When the dispute between Cortez and Velazquez came to be decided upon in
Spain, in 1522, the father of Cortez, and those who had come from New
Spain as his procurators, obtained permission from cardinal Adrian, at
that time governor of the realm, to prosecute a public accusation of the
bishop. A regular investigation took place before the council of the
Indies of their allegations against its president. They charged him with
having publicly declared Cortez a traitor and a rebel: with having
intercepted and suppressed his letters addressed to the king, keeping his
majesty in ignorance of their contents and of the important services he
had performed, while he diligently forwarded all letters calculated to
promote the interest of Velazquez: with having prevented the
representations of Cortez from being heard in the council of the Indies,
declaring that they should never be heard there while he lived: with
having interdicted the forwarding of arms, merchandise, and reinforcements
to New Spain: and with having issued orders to the office of the India
House at Seville to arrest the procurators of Cortez and all persons
arriving from him, and to seize and detain all gold that they should
bring. These and various other charges of similar nature were
dispassionately investigated. Enough were substantiated to convict Fonseca
of the most partial, oppressive, and perfidious conduct, and the cardinal
consequently forbade him to interfere in the cause between Cortez and
Velazquez, and revoked all the orders which the bishop had issued, in the
matter, to the India House of Seville. Indeed, Salazar, a Spanish
historian, says that Fonseca was totally divested of his authority as
president of the council, and of all control of the affiairs of New Spain,
and adds that he was so mortified at the blow, that it brought on a fit of
illness, which well nigh cost him his life. [392]

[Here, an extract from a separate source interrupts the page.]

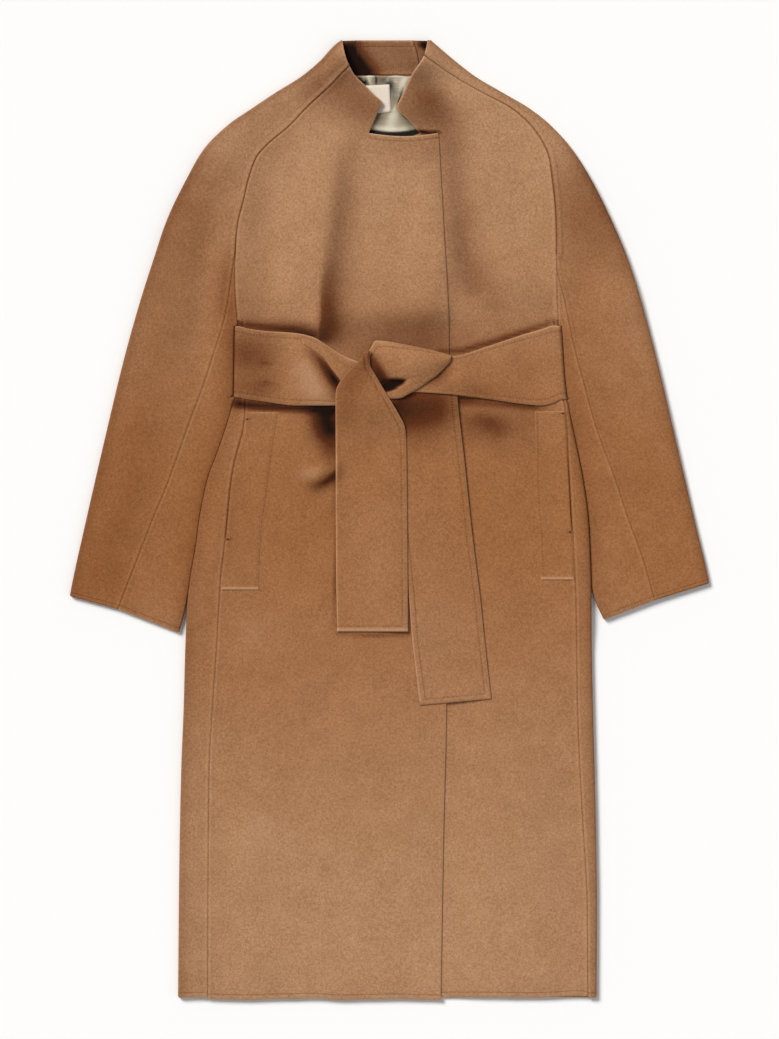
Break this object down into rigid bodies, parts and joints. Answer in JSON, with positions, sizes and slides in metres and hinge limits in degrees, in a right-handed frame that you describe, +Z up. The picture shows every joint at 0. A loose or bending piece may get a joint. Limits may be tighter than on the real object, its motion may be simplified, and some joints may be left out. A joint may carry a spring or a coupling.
{
  "type": "wool wrap coat",
  "caption": "Long wool wrap coat laid flat, with raglan sleeves, a cut-on stand collar, side welt pockets, a satin neck lining and its tie belt knotted at the waist.",
  "frame": {"origin": "on the surface that the coat lies on, under the middle of its outline", "axes": "+X across the coat towards the wearer's left sleeve, +Y along it towards the collar, +Z up from the surface through the back to the fronts"},
  "size_m": [0.7984, 1.2005, 0.03],
  "materials": {
    "wool": "matte felted camel wool with a short nap",
    "lining": "grey-olive satin",
    "label": "plain cream woven tape, bare"
  },
  "bodies": {
    "root": {"back": "wool", "front_right": "wool", "front_left": "wool", "collar_back": "wool", "sleeve_right_upper": "wool", "sleeve_left_upper": "wool", "sleeve_right_under": "wool", "sleeve_left_under": "wool", "pocket_right_welt": "wool", "pocket_left_welt": "wool", "lining": "lining", "label": "label", "belt_round": "wool", "belt_turn": "wool", "belt_loop": "wool", "belt_tail_front": "wool", "belt_tail_rear": "wool"}
  },
  "joints": []
}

The suit between Cortez and Velazquez was referred to a special tribunal,
composed of the grand chancellor and other persons of note, and was
decided in 1522. The influence and intrigues of Fonseca being no longer of
avail, a triumphant verdict was given in favor of Cortez, which was
afterwards confirmed by the emperor Charles V, and additional honors
awarded him. This was another blow to the malignant Fonseca, who retained
his enmity against Cortez until his last moment, rendered still more
rancorous by mortification and disappointment.

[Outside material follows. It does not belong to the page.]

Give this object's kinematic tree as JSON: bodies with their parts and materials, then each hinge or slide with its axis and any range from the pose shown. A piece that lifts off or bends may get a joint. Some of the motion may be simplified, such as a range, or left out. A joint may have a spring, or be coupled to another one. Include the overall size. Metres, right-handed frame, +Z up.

A charge against Fonseca, of a still darker nature than any of the
preceding, may be found lurking in the pages of Herrera, though so obscure
as to have escaped the notice of succeeding historians. He points to the
bishop as the instigator of a desperate and perfidious man, who conspired
against the life of Hernando Cortez. This was one Antonio de Villafana,
who fomented a conspiracy to assassinate Cortez, and elect Francisco
Verdujo, brother-in-law of Velazquez, in his place. While the conspirators
were waiting for an opportunity to poniard Cortez, one of them relenting,
apprised him of his danger. Villafana was arrested. He attempted to
swallow a paper containing a list of the conspirators, but being seized by
the throat, a part of it was forced from his mouth containing fourteen
names of persons of importance, Villafafia confessed his guilt, but
tortures could not make him inculpate the persons whose names were on the
list, who he declared were ignorant of the plot. He was hanged by order of
Cortez. [393]

In the investigation of the disputes between Cortez and Velazquez, this
execution of Villafana was magnified into a cruel and wanton act of power;
and in their eagerness to criminate Cortez the witnesses on the part of
Alvarez declared that Villafana had been instigated to what he had done by
letters from bishop Fonseca! (Que se movio a lo que hizo con cartas del
obispo de Burgos. [394]) It is not probable that Fonseca had recommended
assassination, but it shows the character of his agents, and what must
have been the malignant nature of his instructions, when these men thought
that such an act would accomplish his wishes.

Fonseca died at Burgos, on the 4th of November, 1524, and was interred at
Coca.




No. XXXV.

Of the Situation of the Terrestrial Paradise.



The speculations of Columbus on the situation of the terrestrial
paradise, extravagant as they may appear, were such as have occupied many
grave and learned men. A slight notice of their opinions on this curious
subject may be acceptable to the general reader, and may take from the
apparent wildness of the ideas expressed by Columbus.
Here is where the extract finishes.